■ Problem details
Present the following data again exactly as it is shown.

■ Data for this task
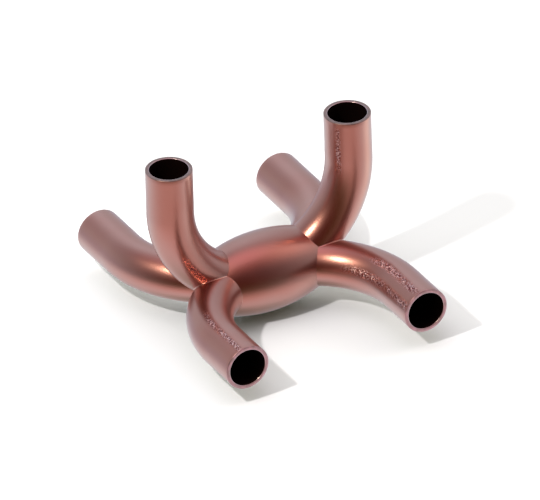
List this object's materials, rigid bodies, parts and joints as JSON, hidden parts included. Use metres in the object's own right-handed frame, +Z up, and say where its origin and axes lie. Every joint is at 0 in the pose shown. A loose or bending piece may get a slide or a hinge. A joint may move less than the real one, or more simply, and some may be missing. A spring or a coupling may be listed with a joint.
{
  "type": "branch manifold fitting",
  "caption": "Copper branch fitting: a bulged barrel whose two ends each fan out into bent open tubes, one up, one to the front and one to the back.",
  "frame": {"origin": "under the middle of the barrel, on the plane that the barrel's lowest line touches", "axes": "+X along the barrel, from the left pair of ports to the right, +Y along the back branches, +Z up along the top branches"},
  "size_m": [0.0838, 0.1018, 0.0646],
  "materials": {
    "barrel_copper": "satin drawn copper",
    "tube_copper": "satin drawn copper with a fine grain",
    "braze": "smooth copper-phosphorus braze"
  },
  "bodies": {
    "root": {"barrel_shell": "barrel_copper", "left_top_elbow": "tube_copper", "left_front_elbow": "tube_copper", "left_back_elbow": "tube_copper", "right_top_elbow": "tube_copper", "right_front_elbow": "tube_copper", "right_back_elbow": "tube_copper", "left_root_braze": "braze", "right_root_braze": "braze", "left_top_front_braze": "braze", "left_top_back_braze": "braze", "left_front_back_braze": "braze", "right_top_front_braze": "braze", "right_top_back_braze": "braze", "right_front_back_braze": "braze"}
  },
  "joints": []
}
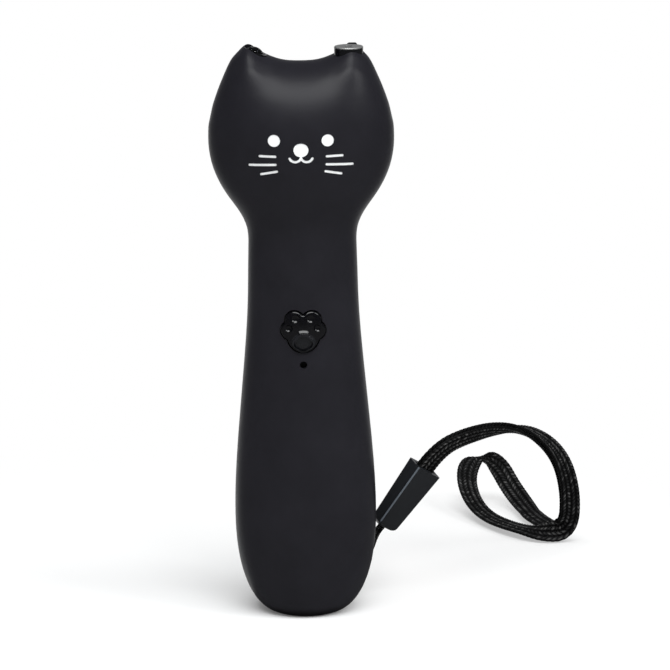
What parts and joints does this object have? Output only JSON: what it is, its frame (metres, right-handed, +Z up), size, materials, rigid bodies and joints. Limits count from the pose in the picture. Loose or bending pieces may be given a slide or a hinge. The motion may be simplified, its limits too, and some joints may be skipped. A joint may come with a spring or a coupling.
{
  "type": "cat laser pointer",
  "caption": "Hand-held pet toy shaped like an upright cat: laser in one ear, lamp in the other, paw push button at the front and a woven wrist strap on a lanyard eyelet.",
  "frame": {"origin": "centre of the flat foot that it stands on", "axes": "+Z up from the foot to the ears, +X to the right as seen from the face, +Y to the rear; the face and the button look along -Y"},
  "size_m": [0.0983, 0.1272, 0.1497],
  "materials": {
    "body_black": "satin",
    "gloss_black": "gloss",
    "face_white": "satin",
    "silver": "satin",
    "brass": "satin",
    "clear": "clear",
    "board_green": "satin",
    "chip_black": "matte",
    "steel": "satin",
    "cell_case": "satin film",
    "foam": "matte",
    "lead_insulation": "satin",
    "led_white": "gloss",
    "strap_clip_black": "satin",
    "webbing": "woven"
  },
  "bodies": {
    "housing": {"front_shell": "body_black", "rear_shell": "body_black", "face_inlay": "face_white", "switch_body": "steel", "indicator_light_pipe": "gloss_black", "indicator_led": "led_white", "laser_sleeve": "gloss_black", "laser_cap": "silver", "laser_window": "clear", "laser_barrel": "brass", "laser_lens": "clear", "laser_diode": "steel", "laser_driver_board": "board_green", "lamp_rim": "gloss_black", "lamp_lens": "clear", "lamp_board": "board_green", "lamp_led": "led_white", "main_board": "board_green", "board_chips": "chip_black", "board_screws": "steel", "case_screws": "steel", "battery_cell": "cell_case", "battery_pad": "foam", "charge_board": "board_green", "socket_shell": "steel", "socket_tongue": "chip_black", "laser_leads": "lead_insulation", "lamp_leads": "lead_insulation", "battery_leads": "lead_insulation", "charge_leads": "lead_insulation", "strap_clip": "strap_clip_black", "strap_cord": "webbing", "wrist_band": "webbing"},
    "button": {"paw_button": "gloss_black", "switch_plunger": "chip_black"}
  },
  "joints": [
    {"name": "button_press", "type": "slide", "parent": "housing", "child": "button", "axis": [0, 1, 0], "range_m": [0, 0.0003], "stiffness_N_per_m": 4000, "springref_m": -0.0001}
  ]
}
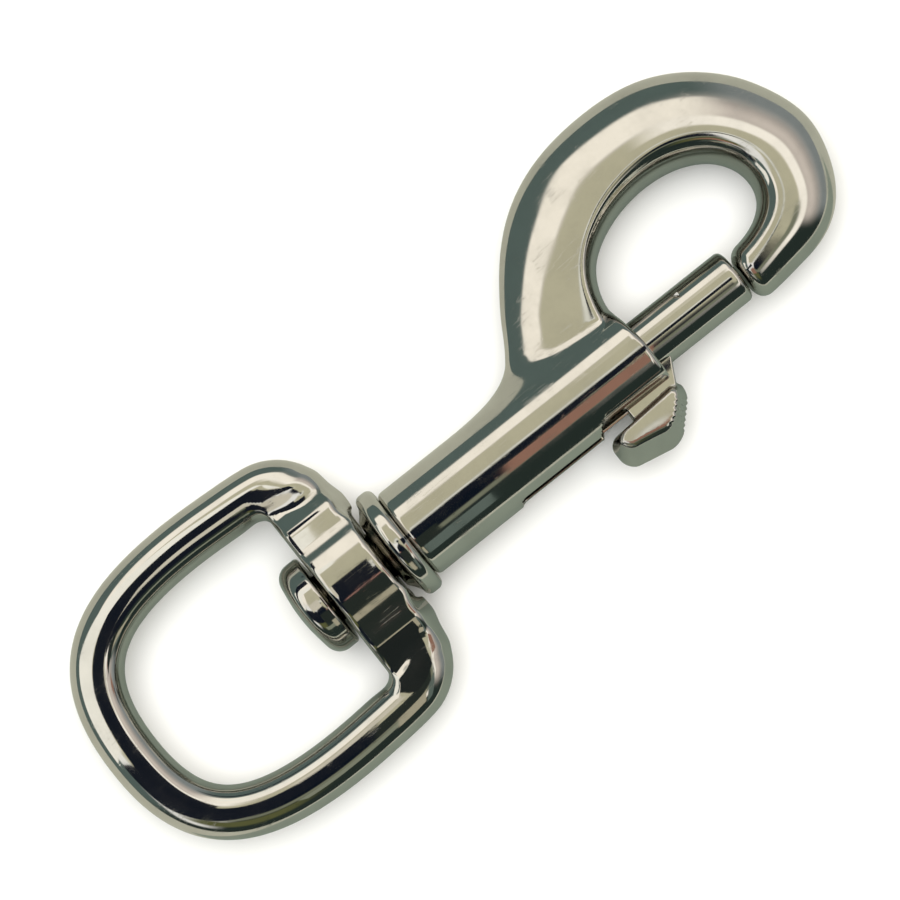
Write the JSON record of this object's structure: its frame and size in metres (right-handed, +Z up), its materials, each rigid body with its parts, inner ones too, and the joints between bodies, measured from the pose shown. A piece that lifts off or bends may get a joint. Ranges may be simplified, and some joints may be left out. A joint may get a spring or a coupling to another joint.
{
  "type": "swivel eye bolt snap",
  "caption": "Swivel-eye bolt snap: a cast hook whose mouth is closed by a sprung sliding bolt with a thumb lever, behind it a D-shaped swivel eye.",
  "frame": {"origin": "on the surface the snap lies on, under the middle of its length and width", "axes": "+X from the eye towards the hook, along the barrel; +Y towards the hook's back; +Z up, square to the plane of the hook"},
  "size_m": [0.1022, 0.0414, 0.0131],
  "materials": {
    "polished_casting": "polished casting, fine polishing lines",
    "polished_eye": "polished casting",
    "bright_turned": "turned and polished",
    "bright_bolt": "turned and polished",
    "polished_lever": "polished casting",
    "spring_wire": "drawn wire"
  },
  "bodies": {
    "barrel": {"hook_body": "polished_casting", "swivel_stud": "bright_turned", "spring": "spring_wire"},
    "gate": {"bolt": "bright_bolt", "thumb_lever": "polished_lever"},
    "eye": {"swivel_eye": "polished_eye"}
  },
  "joints": [
    {"name": "bolt_slide", "type": "slide", "parent": "barrel", "child": "gate", "axis": [1, 0, 0], "range_m": [-0.0126, 0], "stiffness_N_per_m": 900, "springref_m": 0.007, "deforming": ["spring"]},
    {"name": "eye_swivel", "type": "hinge", "parent": "barrel", "child": "eye", "pos_m": [-0.0177, -0.00325, 0.00655], "axis": [1, 0, 0], "continuous": true}
  ]
}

■ Answer to this problem
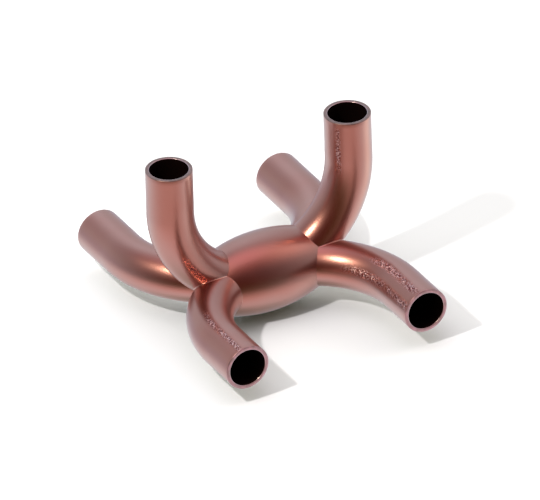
List this object's materials, rigid bodies, parts and joints as JSON, hidden parts included. Use metres in the object's own right-handed frame, +Z up, and say where its origin and axes lie. Every joint is at 0 in the pose shown. A loose or bending piece may get a slide or a hinge. A joint may move less than the real one, or more simply, and some may be missing. A spring or a coupling may be listed with a joint.
{
  "type": "branch manifold fitting",
  "caption": "Copper branch fitting: a bulged barrel whose two ends each fan out into bent open tubes, one up, one to the front and one to the back.",
  "frame": {"origin": "under the middle of the barrel, on the plane that the barrel's lowest line touches", "axes": "+X along the barrel, from the left pair of ports to the right, +Y along the back branches, +Z up along the top branches"},
  "size_m": [0.0838, 0.1018, 0.0646],
  "materials": {
    "barrel_copper": "satin drawn copper",
    "tube_copper": "satin drawn copper with a fine grain",
    "braze": "smooth copper-phosphorus braze"
  },
  "bodies": {
    "root": {"barrel_shell": "barrel_copper", "left_top_elbow": "tube_copper", "left_front_elbow": "tube_copper", "left_back_elbow": "tube_copper", "right_top_elbow": "tube_copper", "right_front_elbow": "tube_copper", "right_back_elbow": "tube_copper", "left_root_braze": "braze", "right_root_braze": "braze", "left_top_front_braze": "braze", "left_top_back_braze": "braze", "left_front_back_braze": "braze", "right_top_front_braze": "braze", "right_top_back_braze": "braze", "right_front_back_braze": "braze"}
  },
  "joints": []
}
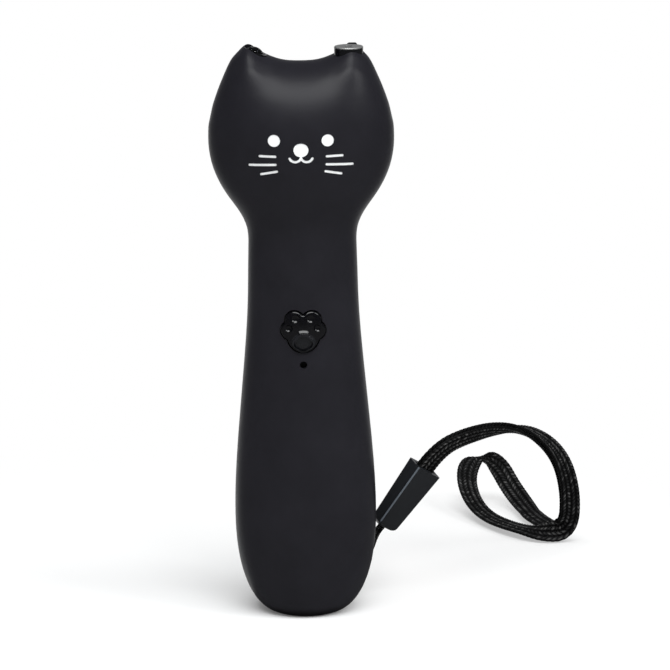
What parts and joints does this object have? Output only JSON: what it is, its frame (metres, right-handed, +Z up), size, materials, rigid bodies and joints. Limits count from the pose in the picture. Loose or bending pieces may be given a slide or a hinge. The motion may be simplified, its limits too, and some joints may be skipped. A joint may come with a spring or a coupling.
{
  "type": "cat laser pointer",
  "caption": "Hand-held pet toy shaped like an upright cat: laser in one ear, lamp in the other, paw push button at the front and a woven wrist strap on a lanyard eyelet.",
  "frame": {"origin": "centre of the flat foot that it stands on", "axes": "+Z up from the foot to the ears, +X to the right as seen from the face, +Y to the rear; the face and the button look along -Y"},
  "size_m": [0.0983, 0.1272, 0.1497],
  "materials": {
    "body_black": "satin",
    "gloss_black": "gloss",
    "face_white": "satin",
    "silver": "satin",
    "brass": "satin",
    "clear": "clear",
    "board_green": "satin",
    "chip_black": "matte",
    "steel": "satin",
    "cell_case": "satin film",
    "foam": "matte",
    "lead_insulation": "satin",
    "led_white": "gloss",
    "strap_clip_black": "satin",
    "webbing": "woven"
  },
  "bodies": {
    "housing": {"front_shell": "body_black", "rear_shell": "body_black", "face_inlay": "face_white", "switch_body": "steel", "indicator_light_pipe": "gloss_black", "indicator_led": "led_white", "laser_sleeve": "gloss_black", "laser_cap": "silver", "laser_window": "clear", "laser_barrel": "brass", "laser_lens": "clear", "laser_diode": "steel", "laser_driver_board": "board_green", "lamp_rim": "gloss_black", "lamp_lens": "clear", "lamp_board": "board_green", "lamp_led": "led_white", "main_board": "board_green", "board_chips": "chip_black", "board_screws": "steel", "case_screws": "steel", "battery_cell": "cell_case", "battery_pad": "foam", "charge_board": "board_green", "socket_shell": "steel", "socket_tongue": "chip_black", "laser_leads": "lead_insulation", "lamp_leads": "lead_insulation", "battery_leads": "lead_insulation", "charge_leads": "lead_insulation", "strap_clip": "strap_clip_black", "strap_cord": "webbing", "wrist_band": "webbing"},
    "button": {"paw_button": "gloss_black", "switch_plunger": "chip_black"}
  },
  "joints": [
    {"name": "button_press", "type": "slide", "parent": "housing", "child": "button", "axis": [0, 1, 0], "range_m": [0, 0.0003], "stiffness_N_per_m": 4000, "springref_m": -0.0001}
  ]
}
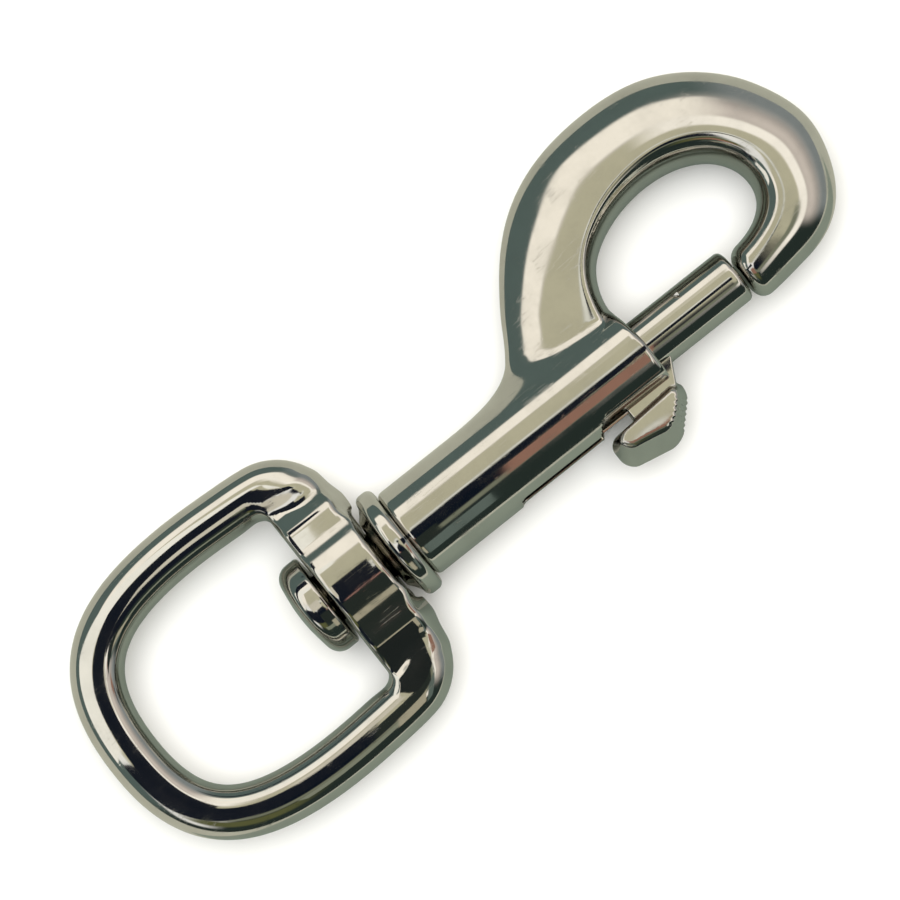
Write the JSON record of this object's structure: its frame and size in metres (right-handed, +Z up), its materials, each rigid body with its parts, inner ones too, and the joints between bodies, measured from the pose shown. A piece that lifts off or bends may get a joint. Ranges may be simplified, and some joints may be left out. A joint may get a spring or a coupling to another joint.
{
  "type": "swivel eye bolt snap",
  "caption": "Swivel-eye bolt snap: a cast hook whose mouth is closed by a sprung sliding bolt with a thumb lever, behind it a D-shaped swivel eye.",
  "frame": {"origin": "on the surface the snap lies on, under the middle of its length and width", "axes": "+X from the eye towards the hook, along the barrel; +Y towards the hook's back; +Z up, square to the plane of the hook"},
  "size_m": [0.1022, 0.0414, 0.0131],
  "materials": {
    "polished_casting": "polished casting, fine polishing lines",
    "polished_eye": "polished casting",
    "bright_turned": "turned and polished",
    "bright_bolt": "turned and polished",
    "polished_lever": "polished casting",
    "spring_wire": "drawn wire"
  },
  "bodies": {
    "barrel": {"hook_body": "polished_casting", "swivel_stud": "bright_turned", "spring": "spring_wire"},
    "gate": {"bolt": "bright_bolt", "thumb_lever": "polished_lever"},
    "eye": {"swivel_eye": "polished_eye"}
  },
  "joints": [
    {"name": "bolt_slide", "type": "slide", "parent": "barrel", "child": "gate", "axis": [1, 0, 0], "range_m": [-0.0126, 0], "stiffness_N_per_m": 900, "springref_m": 0.007, "deforming": ["spring"]},
    {"name": "eye_swivel", "type": "hinge", "parent": "barrel", "child": "eye", "pos_m": [-0.0177, -0.00325, 0.00655], "axis": [1, 0, 0], "continuous": true}
  ]
}